1) Eliminate ETEN bit and alter external traps to require TE bits for target mode plus all intermediate modes to be set. 2) Switch to allowing implementations to choose a max and min depth supported, to accommodate fixed depth seen from VS-mode 3) Add non-normative note about clearing current mode bit before xRET, to ensure no privileged PC leak 4) Add non-normative note about not defining all depth encodings in order to save indirect CSR space 5) TBD 6) Make hstateen0.CTR ROZ when mstateen0.CTR is ROZ 7) TBD 8) Change requirement that custom bits have reset value 0 to have reset value associated with all custom extensions disabled. Consider increasing the number of custom bits (TBD). 9) Specify that WRPTR has an unspecified but legal value on depth change. 10) Specify that entries made available upon increasing depth hold an unspecified but legal value. 11) Replace "When XLEN < MXLEN, software access via ireg will access only the lower XLEN bits of ctrsource, and implict writes (by recorded transfers) will be zero-extended" to say that software writes also zero-extend 12) Require ctrsource/ctrtarget to hold all valid virtual or physical addresses, but not any invalid addresses 13) Do nothing 14) TBD 15) Clarify that the cycle counter uses the same clock rate as mcycle 16) Clarify that BPFRZ/LCOFIFRZ from vsctrcontrol applies when V=1, [ms]ctrcontrol when V=0

ved-rivos commented 7 months ago

Make hstateen0.CTR ROZ when mstateen0.CTR is ROZ

Should be: hstateen0.CTR appears as read-only zero when mstateen0.CTR is 0.

This follows from Smstateen: For every bit in an mstateen CSR that is zero (whether read-only zero or set to zero), the same bit appears as read-only zero in the matching hstateen and sstateen CSRs.

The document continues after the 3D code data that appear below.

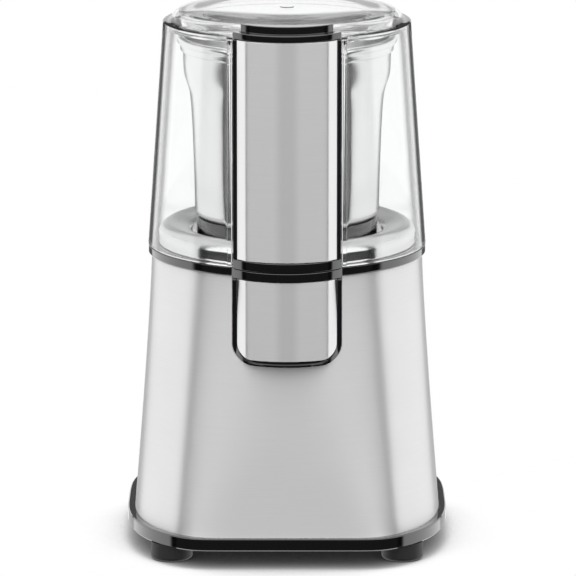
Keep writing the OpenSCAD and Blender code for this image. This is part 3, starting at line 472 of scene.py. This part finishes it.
def softened(node_name, name, width, sharp=40, segments=3, extra=()):
    """The solid with its edges softened, joined with extra pieces and handed in"""
    copy = merged_copy(node_name)
    soften(copy, width, sharp, segments)
    if extra:
        copy = joined([copy, *extra])
    hand_in(copy, name, node_name)
    return copy


# %% [markdown]
# ## The collar, the button, the tray, the shell and the deck
# The collar ring, the button and its bezel, and the tray are black mouldings with small rounds. The
# button is the one that a finger feels, so its round is the largest. The shell is pressed steel, and
# only its rims are sharp enough to need a round. The deck is a thin pressing, polished brighter than
# the cup, so it gets a finish of its own in the cup's slot.

# %% Rounding the parts whose solid is already right
softened("top_collar", "collar_ring", width=0.25)
softened("button_bezel", "button_bezel_rim", width=0.3)
softened("push_button", "push_button_cap", width=0.45, segments=4)
softened("base_plate", "base_tray", width=0.2)
softened("steel_shell", "brushed_steel_body", width=0.3, sharp=60)
deck = softened("deck_dish", "polished_deck", width=0.1)
deck.data.materials[0] = finishes["deck_steel"]

# %% [markdown]
# ## Drawing an outline
# A moulding or a pressing often starts as one flat outline. It could be typed in as a mesh, but it
# is drawn here as one clicks along a shape: `drawn` makes a point out of a plane and extrudes it from
# corner to corner. `arc` gives the corners of a round part.

# %% An outline drawn from corner to corner
def arc(centre, radius, start, stop, count):
    """Points of an arc in a plane, from one angle to another in degrees"""
    turns = [math.radians(start + (stop - start) * i / count) for i in range(count + 1)]
    return [(centre[0] + radius * math.cos(t), centre[1] + radius * math.sin(t)) for t in turns]


def drawn(corners, closed=True):
    """A line through the corners, in millimetres, filled with a face if it is closed"""
    bpy.ops.object.select_all(action="DESELECT")
    start = Vector(corners[0]) * MM
    bpy.ops.mesh.primitive_plane_add(size=MM, location=start)
    piece = bpy.context.object
    bpy.ops.object.transform_apply(location=True)
    edit(piece)
    bpy.ops.mesh.merge(type="CENTER")
    for here, there in zip(corners, corners[1:]):
        step = (Vector(there) - Vector(here)) * MM
        bpy.ops.mesh.extrude_region_move(TRANSFORM_OT_translate={"value": step})
    if closed:
        bpy.ops.mesh.select_all(action="SELECT")
        bpy.ops.mesh.edge_face_add()
    done()
    return piece


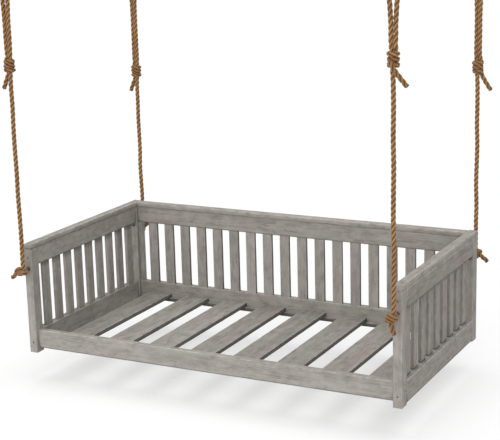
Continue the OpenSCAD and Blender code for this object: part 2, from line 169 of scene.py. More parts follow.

bcstrongx commented 7 months ago

Yes, that's what I meant to say.

bcstrongx commented 7 months ago
  1. Agreed that a FREEZE-CLR mechanism isn't warranted, but will add non-normative guidance on how to avoid race conditions on RMW to sctrstatus
bcstrongx commented 7 months ago
  1. TG agreed to make ctrdata 64 bits
bcstrongx commented 7 months ago
  1. ARC agreed with the value of CLR, but recommends a new instruction rather than a CSR command bit. Awaiting opcode info from Andrew.
bcstrongx commented 7 months ago

Additional email feedback from Ved, after resolution of the above:

  1. Section 4.1 Add to description:

    1. CTRCLEAR is not valid in U-mode or VU-mode.
    2. If mstateen0.CTR is 0, attempts to execute CTRCLEAR at privilege modes less than M raise an illegal-instruction exception.
    3. If hstateen0.CTR is 0, attempts to execute CTRCLEAR in VS-mode raise a virtual instruction exception.

      "If CTR is not active, any read of ctrsource, ctrtarget, ctrdata, or sctrstatus that follows CTRCLEAR will return the value 0" Why qualifying with "If CTR is not active"?

  2. Page 7: "When reducing CTR depth, software should execute CTRCLEAR. This ensures that newly accessinble.. " Should it when increasing depth? Reducing depth only makes entries inaccessible. Or was this intended to mean that "When later the depth is increased, the newly accessible..." - but this was already established by "newly accessible entries contain unspecified but legal values". The motivation for this recommendation is unclear.

  3. Fig 2. The field names for vsctrcontrol and sctrcontrol be made identical (VU->U, VS->S, and VSTE->STE). With that those can be omitted from Table 2 as the statement about matching definition of sctrcontrol applies.

  4. Fig 4/5. Caption should additionally say " for MXLEN=64"

Nits:

  1. MTE/STE - the ", if any...." piece can be left out of the table (similar to VSTE) - as it is explained in section 6.2.1.

  2. "on each V transition" terminology is new... Maybe "transitions between HS-mode and VS/VU-mode"

  3. sireg/vsireg -> siregx/vsiregx

  4. Sometime cross references use section number and sometimes use section heading. May be good to unify to use section number. Backticks are missed in some instances

  5. Caption of Table 4 and table 4 are on separate pages.

  6. Are any of the warning blocks pending discussion?

bcstrongx commented 7 months ago

Resolution of the above:

  1. Fixed
  2. Non-normative comment clarified to cover avoiding side or covert channels using inaccessible upper CTR entries
  3. Fixed
  4. Fixed
  5. Fixed
  6. Fixed, though use host and guest terminology
  7. Agreed to keep as-is, consistent with the S*csrind spec
  8. Fixed
  9. Fixed
  10. Removed several warning blocks, converted others to NOTEs
bcstrongx commented 7 months ago

Additional changes agreed upon via email:

  1. Change *ctrcontrol to _x_ctrcontrol
  2. Make undefined bits in control CSRs WPRI instead of 0, ala xenvcfg bits
  3. Remove requirements on WARL behavior for DEPTH field. Remove associated Discovery chapter, as WARL-based discovery is already understood.
  4. Remove RV32 access to ctrdata[63:32] (which has no defined bits) via mireg4. RV32 is unsupported.
  5. Removed warning block regarding indication in the ACPI spec regarding retention of CTR state across low-power state(s). Instead filed an issue on the FFH spec: https://github.com/riscv-non-isa/riscv-acpi-ffh/issues/9
  6. Clarified the meaning of "intervening modes" w.r.t. external trap enabling, and added a table detailing all scenarios
  7. Add requirement that "qualified transfers" must complete/retire

Other various text or clarification improvements added.